In the days ahead, there will be political wrangling galore, lies, lies, and more lies.

Because, you know… The People don’t matter.

It’s all about the GOP, and Moscow Mitch.

They lost the House earlier.

Now, the GOP is on target to lose the Senate, and the White House.

The ‘McConnell Rule’ is law, and Senate Democrats should sue to enforce it
By Ken Levy, opinion contributor — 07/08/18 10:00 AM EDT

This week, President Trump will announce his nominee to replace Justice Anthony Kennedy on the United States Supreme Court. Senate Majority Leader Mitch McConnell (R-Ky.) has promised to schedule the nominee’s confirmation hearings for this fall, before the midterm elections.

If and when McConnell carries through on this promise, Senate Democrats should immediately file a federal lawsuit against him for violating the so-called McConnell Rule. (According to this rule, as McConnell himself stated on Feb. 13, 2016, “The American people should have a voice in the selection of their next Supreme Court Justice.”) The issue — whether the McConnell Rule is now binding precedent — would not be political (and therefore “nonjusticiable”) but rather fundamentally legal (and therefore “justiciable”).

The minority party needs to have some remedy, some legal recourse, when the majority leader is completely immune to considerations of fairness and consistency in his exercise of the Senate’s substantial constitutional powers. Imagine, for example, that McConnell suddenly stipulated that only 40 instead of 51 votes were necessary to confirm a Supreme Court nominee. Clearly, the validity of this rule change would be a constitutional question, rather than a political question, because it implicates a fundamental democratic principle: majority rule.

McConnell’s imminent abandonment of the McConnell Rule implicates an equally fundamental democratic principle: due process for 49 percent of the Senate, which itself represents tens of millions of American citizens.

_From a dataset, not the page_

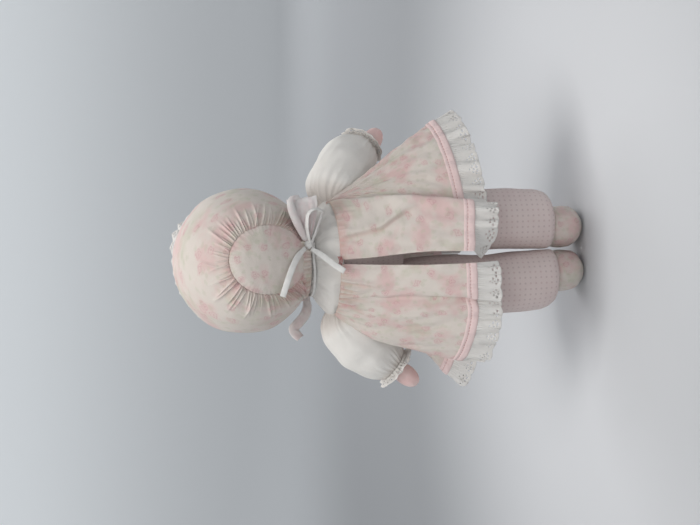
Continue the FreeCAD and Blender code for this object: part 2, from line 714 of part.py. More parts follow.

Just as the judiciary would have the authority to intervene if McConnell changed the vote threshold from 51 to 40 (or, for that matter, if he refused to step aside as majority leader should the Democrats regain control of the Senate in November), so, too, the judiciary has the authority to intervene if McConnell violates his McConnell Rule.

Assuming that a court — preferably the Supreme Court — agrees with my analysis, McConnell (the defendant) would then have to argue either that the McConnell Rule is not law or that it is law but, as he claimed on June 28, applies only to “constitutionally lame-duck” presidents. Either way, however, he would lose.

Whether McConnell likes it or not, the McConnell Rule is law. When McConnell declared in 2016 that Supreme Court nominees are not allowed hearings in an election year, that decree carried legal force — the same legal force as former Senate Majority Leader Harry Reid’s (D-Nev.) reduction of the threshold to defeat filibusters for executive appointments and most judicial nominations from 60 to 51 senators.

As every lawyer knows, not all laws are statutes. Many laws come in different forms: court decisions, agency rules, general principles, customary practices and sometimes even widely accepted opinions by legal experts. Like these non-statutory propositions, parliamentary rules announced by Senate majority leaders constitute laws as well. As a result, they are binding on future legislators unless and until they are explicitly overturned.

Importantly, if McConnell still were to maintain that the McConnell Rule is not law, then the so-called Biden Rule was not law either. But if the Biden Rule was not law, then McConnell’s claim on March 16, 2016, to be bound by it — “The Senate will continue to observe the Biden Rule so that the American people have a voice in this momentous decision” — was a lie so monumental that the entire process by which Justice Neil Gorsuch ascended to the high court would have to be deemed constitutionally invalid and, therefore, subject to retraction. This is obviously too great a cost for McConnell to risk.

McConnell’s only real option, then, is to concede that the McConnell Rule is law and then argue, as he did on June 28, that it applies only to “constitutionally lame-duck” presidents. But there are three problems with this argument.

First, once again, McConnell in 2016 tried justifying the McConnell Rule by arguing that it really reduced to the Biden Rule. When Biden announced the supposed Biden Rule (on June 25, 1992), however, President George H.W. Bush was not a lame duck but, rather, a first-term president running for reelection. The McConnell Rule, then, must apply in the context of a first-term president as well.

Second, President Obama was not a lame duck when McConnell announced the McConnell Rule in mid-February 2016. On the contrary, he had 11 months remaining in his term, which is nine more than what is normally considered to be a lame-duck period.

Third, even if we concede that 11 months left in a presidency somehow constitutes a lame-duck period, then four months left for the current Senate certainly constitutes a lame-duck period. And it would be entirely arbitrary and unjustifiable to apply the McConnell Rule only to lame-duck presidents and not to lame-duck Senates.

Like the rest of the judiciary, the Supreme Court is supposed to be above politics, a nonpartisan check on the other two branches. So when McConnell officially schedules confirmation hearings for Trump’s nominee, Senate Democrats need to do more than complain. They need to take him to court. And the court needs to tell McConnell, at long last, that his power extends only to facilitating the Senate’s advice and consent role, not to forcibly converting the judiciary into a mere extension of the Republican Party.